PRIORITIES APPLICATION AND EXERCISESDETERMINING AND ACTING ON IMPORTANT PRIORITIES DAILY
Your Priorities Decision Today
Where do you stand when it comes to priorities today? Ask yourself these three questions:
1. Have I already made the decision to determine and act on important priorities daily?
2. If so, when did I make that decision?
3. What exactly did I decide? (Write it here.)
Your Priorities Discipline Every Day
Based on the decision you made concerning priorities, what is the one discipline you must practice today and every day in order to be successful? Write it here.
Making Up for Yesterday
If you need some help making the right decision concerning attitude and developing the everyday discipline to live it out, do the following exercises:
1. How have you looked at time in the past? Have you seen it as a precious commodity or have you been lackadaisical about it? How has your approach to time shaped your life so far?
2. Take a day off from work to really reflect on these questions in the chapter:
What is required of you?
What gives you the highest return?
What gives you the greatest reward?
How will your assessment in those three areas prompt you to change your life?

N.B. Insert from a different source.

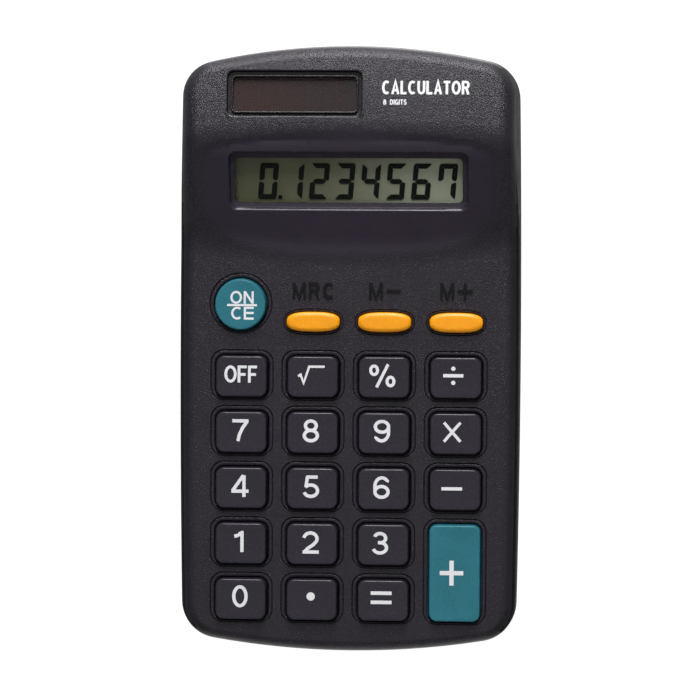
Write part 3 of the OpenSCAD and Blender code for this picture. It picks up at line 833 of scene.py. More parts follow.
PLASTIC = (0.0165, 0.0130, 0.0200)
FRONT = moulded("front_plastic", PLASTIC, 0.25, 0.10, 0.19, specular=0.33, painted=True)
# The steep sides' plastic is the front's plastic made darker: painted shade.
SHADED_SIDE = moulded("front_side_shaded_plastic", tinted(PLASTIC, 0.3), 0.6, 0.05, 0.19, specular=0.06, painted_glints=0.2)
# The raised labels are the cover's plastic made much darker: painted shade.
LABEL = moulded("label_shaded_plastic", tinted(PLASTIC, 0.12), 0.24, 0.01, 0.3, specular=0.22)
REAR = moulded("rear_plastic", tinted(PLASTIC, 0.9), 0.46, 0.08, 0.32, specular=0.27)

# Rings of a key's well as (distance outside the key, depth under the face): a fine groove, then a shelf,
# then the gap.
WELL_PROFILE = (
    (0.98, 0.0), (0.93, 0.02), (0.90, 0.10), (0.87, 0.30), (0.80, 0.36), (0.73, 0.30), (0.69, 0.17),
    (0.62, 0.14), (0.42, 0.15), (0.26, 0.17), (0.13, 0.23), (0.07, 0.42), (KEY_GAP, 1.0), (KEY_GAP, WALL),
)

# Rings of the display's recess as (top, bottom and side growth, corner radius, depth).
DISPLAY_PROFILE = (
    (0.28, 0.28, 0.28, 1.7, 0.0),
    (0.22, 0.22, 0.22, 1.65, 0.012),
    (0.04, 0.04, 0.04, 1.55, 0.17),
    (0.0, 0.0, 0.0, 1.5, 0.26),
    (-0.10, -0.05, -0.06, 1.45, 0.5),
    (-0.30, -0.13, -0.18, 1.40, 1.25),
    (-1.52, -0.66, -0.96, 1.05, 1.42),
    (-1.58, -0.74, -1.02, 1.0, 1.56),
    (-1.60, -0.76, -1.04, 1.0, 1.82),
)
# The same for the solar cell's pocket, which grows alike all round: the lip, a gap made dark partly by its
# depth and partly by painted shade, and a fine bead.
SOLAR_PROFILE = [
    (grow, grow, grow, corner, depth)
    for grow, corner, depth in (
        (0.24, 1.4, 0.0), (0.20, 1.4, 0.006), (0.04, 1.3, 0.055), (0.0, 1.25, 0.12), (-0.04, 1.2, 1.25),
        (-0.70, 0.9, 1.3), (-0.73, 0.85, 0.66), (-0.77, 0.8, 0.57), (-0.82, 0.8, 0.55), (-0.98, 0.75, 0.6),
        (-1.02, 0.7, 0.7), (-1.03, 0.7, 1.52), (0.45, 1.2, 1.52), (0.45, 1.2, WALL + 0.04),
    )
]
# Rings of a recess above this depth follow the face; deeper ones lie level in the recess's own frame.
LIP_DEPTH = 0.3
RIM_STEPS = 12
# The cover's walls lean in by this much at one millimetre above the seam, and faster than the height
# after that.
LEAN = 0.036
LEAN_POWER = 1.35
# Share of its distance from the key by which a well's ring comes closer: a small oval's all round, and
# another key's on its lower side.
OVAL_DRAW = 0.42
LOW_DRAW = 0.62
# Step inside the seam that the rear cover's lip stands in.
REBATE = 0.99
REBATE_TOP = 7.3
SEAM_EDGE = 0.18


def under(x, y):
    """Height of the front cover's inner face."""
    return skin(x, y) - WALL * (1 + 0.065 * ease((y - FOLD_Y) / 3))


def recess_ring(up, down, side, base_w, base_h, corner):
    """Rounded rectangle whose top, bottom and sides are grown by different amounts."""
    plan = rounded_box(base_w + 2 * side, base_h + up + down, corner, 9, 14)
    return plan + [0, (up - down) / 2]


def well_plan(key, grow):
    """A ring of a key's well. Wells lie closer to a key on its lower side, and all round the ovals."""
    beyond = max(grow - KEY_GAP, 0.0)
    if key in MEMORY_KEYS:
        return key_plan(key, grow - OVAL_DRAW * beyond)
    plan = key_plan(key, grow)
    top, low = plan[:, 1].max(), plan[:, 1].min()
    plan[:, 1] = top - (top - plan[:, 1]) * (1 - LOW_DRAW * beyond / (top - low))
    return plan


def on_skin(points, depth):
    """The points moved straight up or down to a depth under the face."""
    points = points.copy()
    points[:, 2] = skin_at(points) - depth
    return points


def shaded_pocket(x, y):
    """1 on the walls of the solar cell's pocket, less on the bead at its foot, 0 elsewhere: where the
    cover's colour is darkened as painted shade.
    """
    beyond = np.maximum(np.abs(x - SOLAR_X) - SOLAR_W / 2, np.abs(y - SOLAR_Y) - SOLAR_H / 2)
    return np.where(beyond < -0.71, 0.5, np.where(beyond < 0.08, 1.0, 0.0))


def shaded_side(x, y):
    """1 on the cover's steep left and right sides, falling to 0 over the rim and towards the ends: where
    those sides get a darker colour as painted shade.
    """
    apart = np.hypot(x[:, None] - EDGE[:, 0], y[:, None] - EDGE[:, 1])
    facing = np.abs(INWARD[apart.argmin(1), 0])
    return (1 - ease((apart.min(1) - 0.9) / 1.6)) * ease((facing - 0.2) / 0.4)


def cover_walls(shape):
    """Adds the cover's walls and rounded rim. Returns the inner roof's edge and the face's."""
    inner = outline(WALL)
    roof = shape.ring(inner, under(inner[:, 0], inner[:, 1]))
    loops = [roof, shape.ring(inner, REBATE_TOP)]
    loops += [shape.ring(outline(REBATE), z) for z in (REBATE_TOP, SEAM_Z)]
    loops.append(shape.ring(outline(SEAM_EDGE), SEAM_Z))
    loops.append(shape.ring(outline(0), SEAM_Z + SEAM_EDGE))
    rim_w = RIM_R + (SIDE_RIM - RIM_R) * INWARD[:, 0] ** 4
    for k in range(RIM_STEPS + 1):
        turn = math.pi / 2 * k / RIM_STEPS
        inset, drop = rim_w * (1 - math.cos(turn)), RIM_R * (1 - math.sin(turn))
        plan = drawn_in(inset)
        plan = drawn_in(inset + LEAN * (skin_at(plan) - drop - SEAM_Z) ** LEAN_POWER)
        loops.append(shape.ring(plan, skin_at(plan) - drop))
    return roof, shape.sweep(loops)


def cover_openings(shape):
    """Adds the keys' wells and the two recesses. Returns their rims on the face and on the inner roof."""
    tops, bottoms = [], []
    for key in KEYS:
        well = [shape.ring(well_plan(key, grow), KEYPAD_Z - drop) for grow, drop in WELL_PROFILE]
        shape.sweep(well)
        tops.append(well[0])
        bottoms.append(well[-1])
    for slant, w, h, profile in (
        (DISPLAY, DISPLAY_W, DISPLAY_H, DISPLAY_PROFILE),
        (SOLAR, SOLAR_W, SOLAR_H, SOLAR_PROFILE),
    ):
        recess = []
        for up, down, side, corner, depth in profile:
            ring = slant.place(recess_ring(up, down, side, w, h, corner), -depth)
            recess.append(shape.loop(on_skin(ring, depth) if depth < LIP_DEPTH else ring))
        shape.sweep(recess)
        tops.append(recess[0])
        bottoms.append(recess[-1])
    return tops, bottoms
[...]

3. Practice a priority approach to going after a major goal that you currently have on your agenda using the following pattern:
• Prioritize: Know what is important.
• Organize: Decide how will it be done.
• Plan: Decide when you will do it.
• Communicate: Share your priorities with your team.
• Execute: Follow through on your plan.
• Evaluate: Examine yourself and your results in light of your priorities.
Looking Forward to Tomorrow
Spend some time reflecting on how your decision concerning priorities and the daily discipline that comes out of it will positively impact you in the future. What will be the compounding benefits? Write them here.
Keep what you’ve written as a constant reminder, because . . .
Reflection today motivates your discipline every day, and
Discipline every day maximizes your decision of yesterday.